Extract each line of the data and write it out again exactly.

•••••

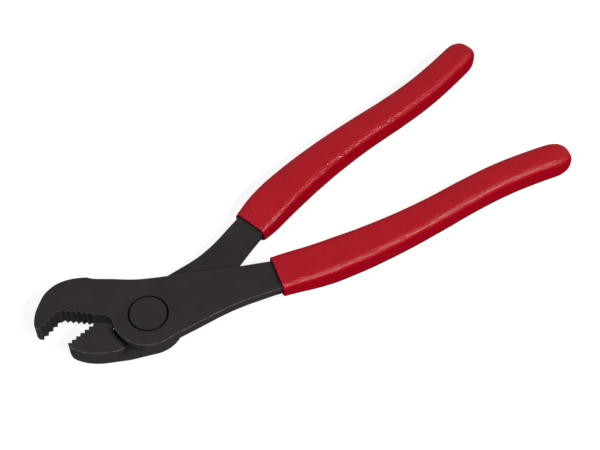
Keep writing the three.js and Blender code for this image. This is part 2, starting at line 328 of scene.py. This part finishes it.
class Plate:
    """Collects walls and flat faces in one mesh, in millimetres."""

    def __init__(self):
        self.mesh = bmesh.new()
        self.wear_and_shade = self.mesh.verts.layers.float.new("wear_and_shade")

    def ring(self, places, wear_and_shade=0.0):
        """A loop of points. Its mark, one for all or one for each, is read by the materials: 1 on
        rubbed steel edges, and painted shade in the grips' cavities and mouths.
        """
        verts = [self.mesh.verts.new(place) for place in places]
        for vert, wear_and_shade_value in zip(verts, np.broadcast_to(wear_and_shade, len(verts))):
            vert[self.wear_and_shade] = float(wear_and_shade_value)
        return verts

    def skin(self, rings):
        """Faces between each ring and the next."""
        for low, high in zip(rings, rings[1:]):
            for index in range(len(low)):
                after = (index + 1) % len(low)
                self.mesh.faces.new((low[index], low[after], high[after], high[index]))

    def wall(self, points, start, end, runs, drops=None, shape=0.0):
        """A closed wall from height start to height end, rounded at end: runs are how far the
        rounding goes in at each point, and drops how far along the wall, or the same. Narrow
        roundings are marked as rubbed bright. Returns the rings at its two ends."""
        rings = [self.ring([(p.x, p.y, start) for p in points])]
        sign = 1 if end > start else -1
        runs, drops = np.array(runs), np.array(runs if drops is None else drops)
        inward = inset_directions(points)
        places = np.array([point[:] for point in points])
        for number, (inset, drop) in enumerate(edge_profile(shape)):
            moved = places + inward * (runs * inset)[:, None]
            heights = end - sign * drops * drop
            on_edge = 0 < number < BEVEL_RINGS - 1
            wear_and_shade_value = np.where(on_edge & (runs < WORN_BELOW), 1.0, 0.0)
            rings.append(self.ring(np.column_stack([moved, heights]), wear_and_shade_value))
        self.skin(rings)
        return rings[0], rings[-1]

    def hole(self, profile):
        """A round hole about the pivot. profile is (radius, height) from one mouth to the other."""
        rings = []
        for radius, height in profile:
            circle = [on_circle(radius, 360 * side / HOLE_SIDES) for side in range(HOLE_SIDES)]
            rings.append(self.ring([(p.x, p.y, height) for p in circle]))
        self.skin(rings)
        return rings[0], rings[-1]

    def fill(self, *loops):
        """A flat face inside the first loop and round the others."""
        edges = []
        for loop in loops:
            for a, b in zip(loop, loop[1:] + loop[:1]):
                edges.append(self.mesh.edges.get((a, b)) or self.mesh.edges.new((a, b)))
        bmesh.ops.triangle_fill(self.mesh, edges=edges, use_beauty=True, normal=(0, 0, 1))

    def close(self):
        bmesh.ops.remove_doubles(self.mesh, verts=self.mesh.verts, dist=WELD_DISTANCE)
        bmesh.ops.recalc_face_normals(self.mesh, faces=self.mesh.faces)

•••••

## Response
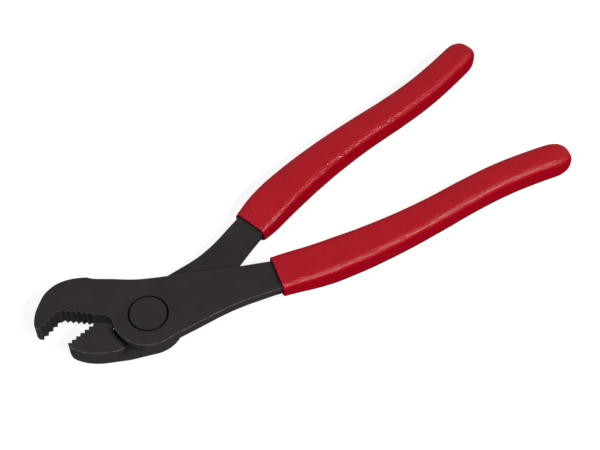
Keep writing the three.js and Blender code for this image. This is part 2, starting at line 328 of scene.py. This part finishes it.
class Plate:
    """Collects walls and flat faces in one mesh, in millimetres."""

    def __init__(self):
        self.mesh = bmesh.new()
        self.wear_and_shade = self.mesh.verts.layers.float.new("wear_and_shade")

    def ring(self, places, wear_and_shade=0.0):
        """A loop of points. Its mark, one for all or one for each, is read by the materials: 1 on
        rubbed steel edges, and painted shade in the grips' cavities and mouths.
        """
        verts = [self.mesh.verts.new(place) for place in places]
        for vert, wear_and_shade_value in zip(verts, np.broadcast_to(wear_and_shade, len(verts))):
            vert[self.wear_and_shade] = float(wear_and_shade_value)
        return verts

    def skin(self, rings):
        """Faces between each ring and the next."""
        for low, high in zip(rings, rings[1:]):
            for index in range(len(low)):
                after = (index + 1) % len(low)
                self.mesh.faces.new((low[index], low[after], high[after], high[index]))

    def wall(self, points, start, end, runs, drops=None, shape=0.0):
        """A closed wall from height start to height end, rounded at end: runs are how far the
        rounding goes in at each point, and drops how far along the wall, or the same. Narrow
        roundings are marked as rubbed bright. Returns the rings at its two ends."""
        rings = [self.ring([(p.x, p.y, start) for p in points])]
        sign = 1 if end > start else -1
        runs, drops = np.array(runs), np.array(runs if drops is None else drops)
        inward = inset_directions(points)
        places = np.array([point[:] for point in points])
        for number, (inset, drop) in enumerate(edge_profile(shape)):
            moved = places + inward * (runs * inset)[:, None]
            heights = end - sign * drops * drop
            on_edge = 0 < number < BEVEL_RINGS - 1
            wear_and_shade_value = np.where(on_edge & (runs < WORN_BELOW), 1.0, 0.0)
            rings.append(self.ring(np.column_stack([moved, heights]), wear_and_shade_value))
        self.skin(rings)
        return rings[0], rings[-1]

    def hole(self, profile):
        """A round hole about the pivot. profile is (radius, height) from one mouth to the other."""
        rings = []
        for radius, height in profile:
            circle = [on_circle(radius, 360 * side / HOLE_SIDES) for side in range(HOLE_SIDES)]
            rings.append(self.ring([(p.x, p.y, height) for p in circle]))
        self.skin(rings)
        return rings[0], rings[-1]

    def fill(self, *loops):
        """A flat face inside the first loop and round the others."""
        edges = []
        for loop in loops:
            for a, b in zip(loop, loop[1:] + loop[:1]):
                edges.append(self.mesh.edges.get((a, b)) or self.mesh.edges.new((a, b)))
        bmesh.ops.triangle_fill(self.mesh, edges=edges, use_beauty=True, normal=(0, 0, 1))

    def close(self):
        bmesh.ops.remove_doubles(self.mesh, verts=self.mesh.verts, dist=WELD_DISTANCE)
        bmesh.ops.recalc_face_normals(self.mesh, faces=self.mesh.faces)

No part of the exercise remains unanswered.